Он говорил правду. Потому-то мы, мальчишки, и называли эту книгу «фак-картой». Практически каждый мужчина в Месадейле вел такой журнал, и не было большего развлечения у мальчишек города, чем найти такую карту и прочесть. На карте моего отца было множество не поддающихся расшифровке пометок, букв и цифр и странных закорючек.
— Это код, дурень. Код тех штук, какие женщинам под простыней нравятся. Нельзя же ждать, чтоб мужик все это так запомнил.
— Ох, брось, пожалуйста, — возразил я. — Будто ему было не все равно!
— А я тебе говорю. У моего отца тоже был код вроде этого, и мы его расшифровали.
— Джордан, — сказала Морин, — ты ведь сознаешь, что журнал украден. Мы не можем использовать краденые улики.
— Знаю, — сказал я. Но на самом деле я этого не знал. — Даже если там имеется важная информация?
— Такие улики отбрасываются автоматически.
— Без исключений? Потому что здесь есть кое-что действительно полезное.
— Без исключений.
Ну вот, с этим не выгорело, а ведь там на последней странице отец сделал запись, что в тот вечер, когда его убили, он провел час наедине с сестрой Ритой в ее комнате.
Морин высадила нас на парковке у «Облепешенной женщины». Когда я сказал ей «до свидания!», она только подняла вверх ладонь. Думаю, она все еще переживала обиду из-за той глупости, что я сморозил там, на почте, про ее веру. С религией всегда так: люди верят в то, во что они верят. Несущественно, если для вас это не имеет смысла. Говорят, лучше всего это вообще не обсуждать. Но в здешних местах такое очень трудно дается. Очень трудно, когда все и каждый вечно об этом говорят, особенно когда тебя к таким разговорам не допускают.

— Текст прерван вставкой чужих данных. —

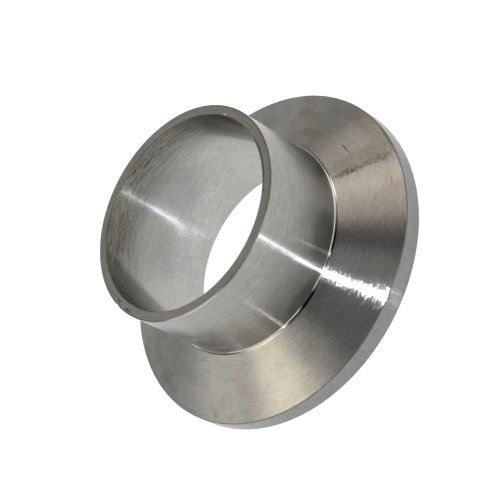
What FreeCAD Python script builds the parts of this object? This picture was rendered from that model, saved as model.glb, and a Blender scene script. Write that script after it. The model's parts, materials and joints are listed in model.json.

Был вечер пятницы, а к утру понедельника я должен был вернуться в Пасадину. Мне не было известно, когда я снова увижу Морин. Я попытался поблагодарить ее за помощь, но она меня остановила:
— Я скажу мистеру Хеберу, что ты свяжешься с ним по поводу этой записной книжки.

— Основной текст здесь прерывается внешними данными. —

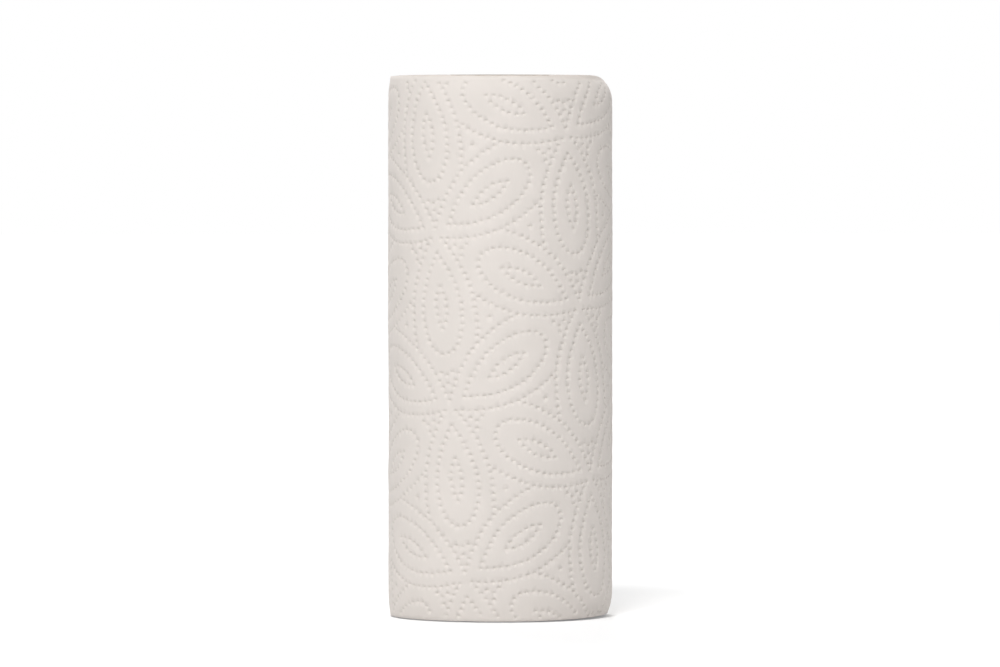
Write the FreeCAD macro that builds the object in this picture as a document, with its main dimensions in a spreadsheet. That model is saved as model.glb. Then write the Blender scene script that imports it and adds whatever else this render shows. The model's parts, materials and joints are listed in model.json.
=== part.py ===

И она выехала с парковки. Плюшевые пингвины покачнулись, когда машина выворачивала на улицу.
— Да уж, ты тут здорово напуделял, — высказался Джонни.
— А ты можешь хоть на секунду заткнуться?
Он забрался в фургон:
— Ну, хоть в этом-то меня не вини.
Я присел на задний бампер и позвонил Роланду. Телефон звонил и звонил. Голосовое сообщение: «Да, это я. Дела в последние дни шли чуть слишком интенсивно. В любом случае скоро буду дома, может, даже завтра. В любом случае, если получишь…» Но связь прервалась, и остаток сообщения я оставил на глухонемой линии.
Покинув Электру с девушкой-готкой, мы с Джонни поехали к бассейну. Обоим необходимо было помыться, а мне — подумать, где же я в конце концов очутился. Попрыгав в воде, Джонни бочком-бочком подкатился к двум девчонкам-подросткам, ловившим последние лучи солнца на травяном пятачке.
— Дайте мне знать, дамы, если вам понадобится помощь, когда станете накладывать этот лосьон для загара, ладно?
— Пошел ты!
— Ослиная задница!
— Ах, я тоже рад с вами познакомиться, дамы.
— Лох!
Девочка, сказавшая это, лежала на спине в бикини клубничного цвета. Ее нежные бедра поблескивали от масла. Было совершенно ясно, почему Джонни не собирается сдаваться.
— Позвольте начать все сначала. Я — Джонни, и, несмотря на
Этого оказалось достаточно, чтобы вторая девочка улыбнулась. Она отложила детектив в бумажной обложке и сказала:
— Я — Джен. А это — Лора.
Джонни ухватился за предоставленную возможность и сел на самую крохотную полоску полотенца Джен. Через пятнадцать минут он занимал уже половину ее полотенца. Они смеялись, а один раз Джонни ткнул пальцем в мою сторону, и девочки посмотрели на меня с величайшим любопытством. Ветер изменил направление, и я уже плохо мог их расслышать, но иногда до меня долетали обрывки их беседы, включая: «Он, в общем-то, в порядке», а потом: «Но мне нравится его собака».